• [Work to be completed] Extract exactly those lines that lie between the start of the material and the line with "mesh.materials.append(f.finish(tone))", including both boundary lines and no others.
**********
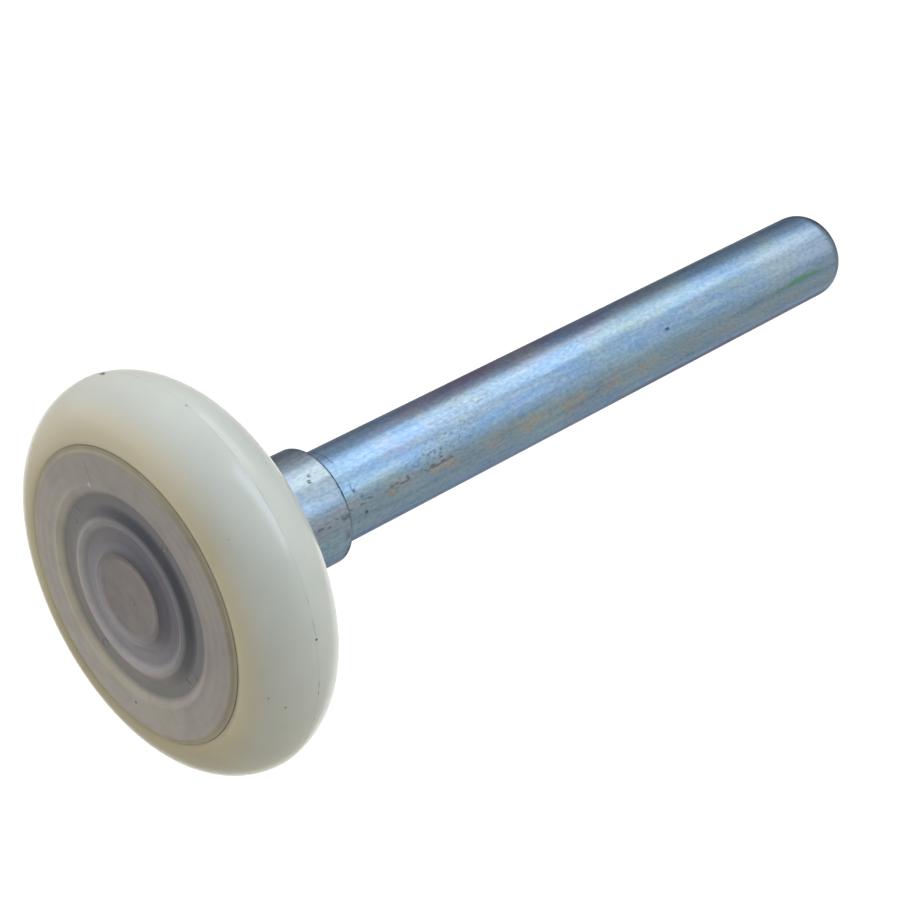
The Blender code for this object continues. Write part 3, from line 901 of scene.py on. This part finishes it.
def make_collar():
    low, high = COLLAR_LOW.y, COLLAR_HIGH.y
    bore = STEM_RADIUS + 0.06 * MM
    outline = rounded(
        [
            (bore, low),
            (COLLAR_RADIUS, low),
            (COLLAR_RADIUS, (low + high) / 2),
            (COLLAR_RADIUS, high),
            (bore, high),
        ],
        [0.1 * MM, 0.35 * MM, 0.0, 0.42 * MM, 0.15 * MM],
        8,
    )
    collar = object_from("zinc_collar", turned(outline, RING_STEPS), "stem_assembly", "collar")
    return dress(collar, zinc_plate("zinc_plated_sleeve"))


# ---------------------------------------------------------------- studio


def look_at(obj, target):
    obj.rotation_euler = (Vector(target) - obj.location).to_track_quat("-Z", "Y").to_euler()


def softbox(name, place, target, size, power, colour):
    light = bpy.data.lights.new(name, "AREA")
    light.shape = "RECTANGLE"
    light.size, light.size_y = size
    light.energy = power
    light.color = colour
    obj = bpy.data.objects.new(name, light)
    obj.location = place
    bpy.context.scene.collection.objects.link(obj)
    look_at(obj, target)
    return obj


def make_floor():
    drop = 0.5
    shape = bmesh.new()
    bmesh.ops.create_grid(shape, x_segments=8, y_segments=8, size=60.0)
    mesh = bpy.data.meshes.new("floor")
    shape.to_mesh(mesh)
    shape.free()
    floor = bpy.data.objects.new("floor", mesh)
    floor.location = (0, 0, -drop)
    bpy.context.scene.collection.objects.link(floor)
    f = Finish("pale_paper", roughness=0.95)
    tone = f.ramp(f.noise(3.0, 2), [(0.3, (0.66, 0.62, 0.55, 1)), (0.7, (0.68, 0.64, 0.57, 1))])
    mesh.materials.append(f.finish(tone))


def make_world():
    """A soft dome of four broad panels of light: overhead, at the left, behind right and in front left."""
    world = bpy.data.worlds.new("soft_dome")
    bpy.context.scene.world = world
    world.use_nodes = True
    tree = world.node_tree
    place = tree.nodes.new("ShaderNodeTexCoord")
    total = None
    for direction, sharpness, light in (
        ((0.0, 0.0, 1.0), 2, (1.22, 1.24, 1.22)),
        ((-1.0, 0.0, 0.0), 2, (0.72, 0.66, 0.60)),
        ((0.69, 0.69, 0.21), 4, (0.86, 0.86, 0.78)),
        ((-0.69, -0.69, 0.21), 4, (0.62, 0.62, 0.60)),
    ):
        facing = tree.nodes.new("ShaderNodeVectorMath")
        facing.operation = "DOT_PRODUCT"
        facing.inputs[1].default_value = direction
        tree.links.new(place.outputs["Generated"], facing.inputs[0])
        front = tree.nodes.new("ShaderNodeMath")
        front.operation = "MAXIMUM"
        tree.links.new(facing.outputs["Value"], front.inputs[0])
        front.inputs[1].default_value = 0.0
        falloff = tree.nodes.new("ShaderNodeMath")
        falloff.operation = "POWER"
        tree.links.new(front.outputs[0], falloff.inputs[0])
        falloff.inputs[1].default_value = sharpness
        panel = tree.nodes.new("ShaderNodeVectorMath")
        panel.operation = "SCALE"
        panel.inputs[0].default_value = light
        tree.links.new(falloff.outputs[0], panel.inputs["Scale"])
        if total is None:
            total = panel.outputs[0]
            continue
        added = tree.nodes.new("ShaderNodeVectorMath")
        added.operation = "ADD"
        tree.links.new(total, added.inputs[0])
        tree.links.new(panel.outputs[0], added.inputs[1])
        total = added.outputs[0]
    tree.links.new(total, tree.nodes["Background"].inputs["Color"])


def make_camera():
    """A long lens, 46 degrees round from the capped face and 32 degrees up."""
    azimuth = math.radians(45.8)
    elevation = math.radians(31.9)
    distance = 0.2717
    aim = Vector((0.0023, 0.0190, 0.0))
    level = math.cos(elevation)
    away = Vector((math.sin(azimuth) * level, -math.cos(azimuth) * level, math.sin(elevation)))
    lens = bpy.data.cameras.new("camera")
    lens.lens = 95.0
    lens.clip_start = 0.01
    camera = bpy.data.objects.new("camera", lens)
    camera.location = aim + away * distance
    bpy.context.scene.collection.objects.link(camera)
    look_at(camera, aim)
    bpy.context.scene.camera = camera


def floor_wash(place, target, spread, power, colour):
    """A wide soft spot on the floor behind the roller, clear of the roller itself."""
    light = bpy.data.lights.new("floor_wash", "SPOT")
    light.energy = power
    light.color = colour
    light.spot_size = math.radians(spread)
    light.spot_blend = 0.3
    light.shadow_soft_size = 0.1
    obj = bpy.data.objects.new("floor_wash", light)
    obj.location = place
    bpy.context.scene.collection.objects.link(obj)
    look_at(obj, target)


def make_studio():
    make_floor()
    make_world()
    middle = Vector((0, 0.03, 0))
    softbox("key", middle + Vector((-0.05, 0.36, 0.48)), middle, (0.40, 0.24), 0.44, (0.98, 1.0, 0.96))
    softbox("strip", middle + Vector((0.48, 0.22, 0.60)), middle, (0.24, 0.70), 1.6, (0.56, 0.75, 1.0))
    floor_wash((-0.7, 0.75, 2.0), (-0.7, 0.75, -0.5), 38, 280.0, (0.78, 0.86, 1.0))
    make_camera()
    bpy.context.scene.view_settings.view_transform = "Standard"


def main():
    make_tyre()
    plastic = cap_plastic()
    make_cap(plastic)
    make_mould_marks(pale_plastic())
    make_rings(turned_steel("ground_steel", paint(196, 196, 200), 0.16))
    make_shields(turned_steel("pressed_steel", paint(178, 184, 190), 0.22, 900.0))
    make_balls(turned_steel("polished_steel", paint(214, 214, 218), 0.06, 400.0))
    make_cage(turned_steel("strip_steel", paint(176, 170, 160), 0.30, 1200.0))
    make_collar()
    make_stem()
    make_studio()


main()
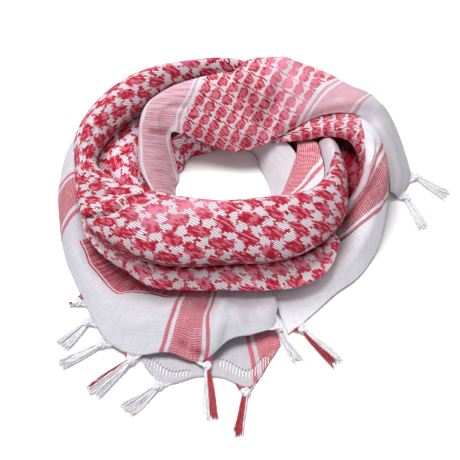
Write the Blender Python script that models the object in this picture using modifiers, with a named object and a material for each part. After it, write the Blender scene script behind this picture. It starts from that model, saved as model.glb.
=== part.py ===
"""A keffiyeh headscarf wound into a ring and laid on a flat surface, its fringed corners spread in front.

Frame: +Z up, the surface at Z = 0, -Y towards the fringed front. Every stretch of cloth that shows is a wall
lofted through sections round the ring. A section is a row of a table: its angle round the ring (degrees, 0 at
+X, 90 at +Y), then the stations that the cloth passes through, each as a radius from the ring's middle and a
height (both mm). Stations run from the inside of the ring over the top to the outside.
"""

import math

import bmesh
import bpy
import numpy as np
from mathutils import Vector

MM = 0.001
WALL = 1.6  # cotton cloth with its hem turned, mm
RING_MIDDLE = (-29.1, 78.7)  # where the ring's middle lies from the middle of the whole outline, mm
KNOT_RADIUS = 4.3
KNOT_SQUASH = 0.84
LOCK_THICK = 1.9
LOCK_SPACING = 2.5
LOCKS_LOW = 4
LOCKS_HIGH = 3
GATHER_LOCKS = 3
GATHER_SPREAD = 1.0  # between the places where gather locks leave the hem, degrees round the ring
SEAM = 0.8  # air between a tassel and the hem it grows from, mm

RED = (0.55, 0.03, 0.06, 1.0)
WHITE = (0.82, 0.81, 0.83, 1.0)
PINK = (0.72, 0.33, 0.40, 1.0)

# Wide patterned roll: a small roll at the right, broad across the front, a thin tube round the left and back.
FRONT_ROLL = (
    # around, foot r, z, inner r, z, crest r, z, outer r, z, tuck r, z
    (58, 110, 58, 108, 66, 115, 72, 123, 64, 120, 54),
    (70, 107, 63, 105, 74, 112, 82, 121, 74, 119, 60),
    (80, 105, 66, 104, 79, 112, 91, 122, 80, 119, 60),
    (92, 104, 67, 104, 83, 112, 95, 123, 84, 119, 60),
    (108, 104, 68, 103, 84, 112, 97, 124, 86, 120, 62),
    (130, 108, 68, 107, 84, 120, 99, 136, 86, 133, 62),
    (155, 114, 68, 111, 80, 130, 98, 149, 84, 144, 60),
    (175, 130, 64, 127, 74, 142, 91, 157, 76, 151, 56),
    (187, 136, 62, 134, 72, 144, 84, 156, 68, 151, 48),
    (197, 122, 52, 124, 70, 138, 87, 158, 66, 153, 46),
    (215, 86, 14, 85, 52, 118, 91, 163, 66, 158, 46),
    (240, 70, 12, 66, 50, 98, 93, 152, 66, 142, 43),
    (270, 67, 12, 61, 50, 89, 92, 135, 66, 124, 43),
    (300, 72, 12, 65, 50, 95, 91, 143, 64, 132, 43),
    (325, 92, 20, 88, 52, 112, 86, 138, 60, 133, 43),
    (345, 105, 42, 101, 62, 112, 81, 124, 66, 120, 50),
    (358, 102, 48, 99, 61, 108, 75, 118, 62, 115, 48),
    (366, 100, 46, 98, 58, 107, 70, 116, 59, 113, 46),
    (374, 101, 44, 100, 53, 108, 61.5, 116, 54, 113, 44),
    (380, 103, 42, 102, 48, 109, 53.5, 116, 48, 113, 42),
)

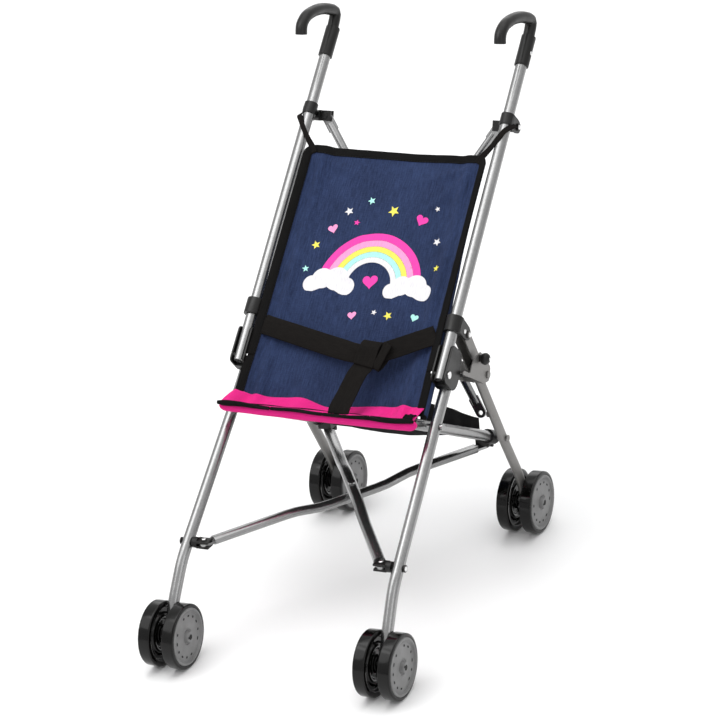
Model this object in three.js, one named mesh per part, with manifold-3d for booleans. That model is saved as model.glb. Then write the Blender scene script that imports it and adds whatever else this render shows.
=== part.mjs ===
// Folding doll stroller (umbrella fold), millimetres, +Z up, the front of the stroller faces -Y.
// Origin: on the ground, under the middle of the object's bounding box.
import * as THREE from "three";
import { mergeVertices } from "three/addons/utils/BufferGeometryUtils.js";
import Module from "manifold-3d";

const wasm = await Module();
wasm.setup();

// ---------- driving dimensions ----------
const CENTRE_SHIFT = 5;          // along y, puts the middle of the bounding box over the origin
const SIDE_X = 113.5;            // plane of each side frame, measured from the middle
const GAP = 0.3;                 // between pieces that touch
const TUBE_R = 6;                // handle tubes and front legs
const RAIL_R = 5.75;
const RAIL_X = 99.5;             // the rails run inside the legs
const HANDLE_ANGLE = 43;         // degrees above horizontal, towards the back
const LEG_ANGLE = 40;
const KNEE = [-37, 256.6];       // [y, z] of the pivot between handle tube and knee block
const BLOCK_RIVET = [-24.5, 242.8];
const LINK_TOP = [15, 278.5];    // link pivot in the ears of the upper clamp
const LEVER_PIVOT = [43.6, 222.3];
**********
• [Finished exercise]
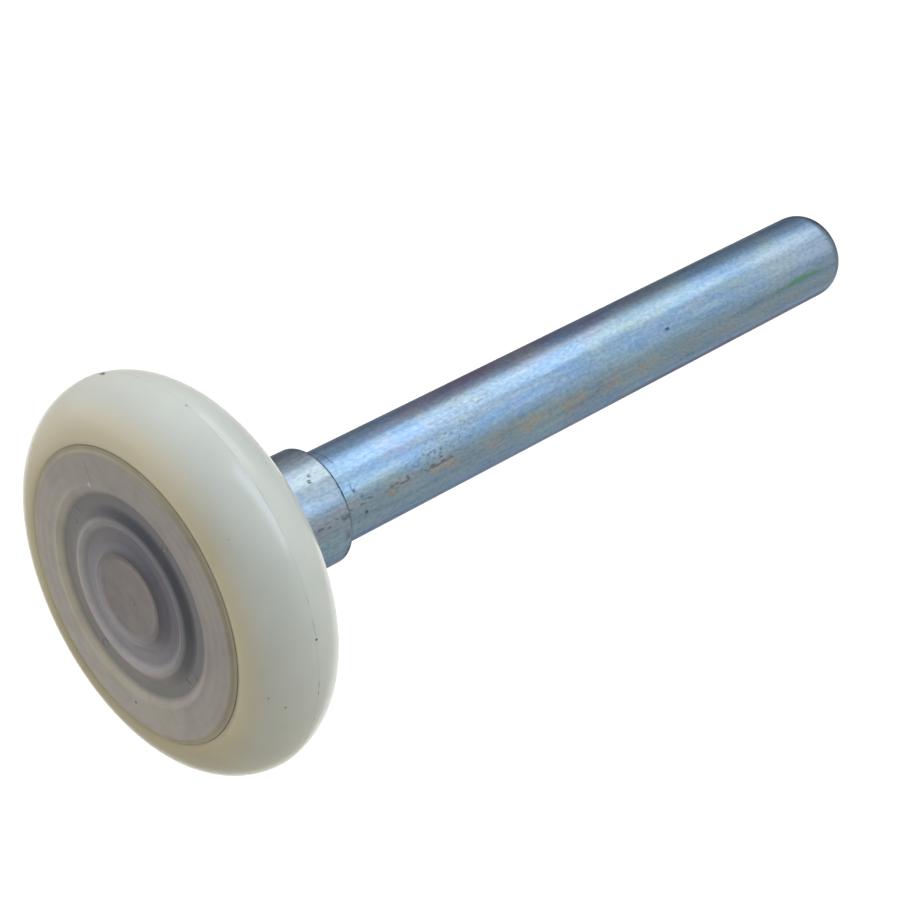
The Blender code for this object continues. Write part 3, from line 901 of scene.py on. This part finishes it.
def make_collar():
    low, high = COLLAR_LOW.y, COLLAR_HIGH.y
    bore = STEM_RADIUS + 0.06 * MM
    outline = rounded(
        [
            (bore, low),
            (COLLAR_RADIUS, low),
            (COLLAR_RADIUS, (low + high) / 2),
            (COLLAR_RADIUS, high),
            (bore, high),
        ],
        [0.1 * MM, 0.35 * MM, 0.0, 0.42 * MM, 0.15 * MM],
        8,
    )
    collar = object_from("zinc_collar", turned(outline, RING_STEPS), "stem_assembly", "collar")
    return dress(collar, zinc_plate("zinc_plated_sleeve"))


# ---------------------------------------------------------------- studio


def look_at(obj, target):
    obj.rotation_euler = (Vector(target) - obj.location).to_track_quat("-Z", "Y").to_euler()


def softbox(name, place, target, size, power, colour):
    light = bpy.data.lights.new(name, "AREA")
    light.shape = "RECTANGLE"
    light.size, light.size_y = size
    light.energy = power
    light.color = colour
    obj = bpy.data.objects.new(name, light)
    obj.location = place
    bpy.context.scene.collection.objects.link(obj)
    look_at(obj, target)
    return obj


def make_floor():
    drop = 0.5
    shape = bmesh.new()
    bmesh.ops.create_grid(shape, x_segments=8, y_segments=8, size=60.0)
    mesh = bpy.data.meshes.new("floor")
    shape.to_mesh(mesh)
    shape.free()
    floor = bpy.data.objects.new("floor", mesh)
    floor.location = (0, 0, -drop)
    bpy.context.scene.collection.objects.link(floor)
    f = Finish("pale_paper", roughness=0.95)
    tone = f.ramp(f.noise(3.0, 2), [(0.3, (0.66, 0.62, 0.55, 1)), (0.7, (0.68, 0.64, 0.57, 1))])
    mesh.materials.append(f.finish(tone))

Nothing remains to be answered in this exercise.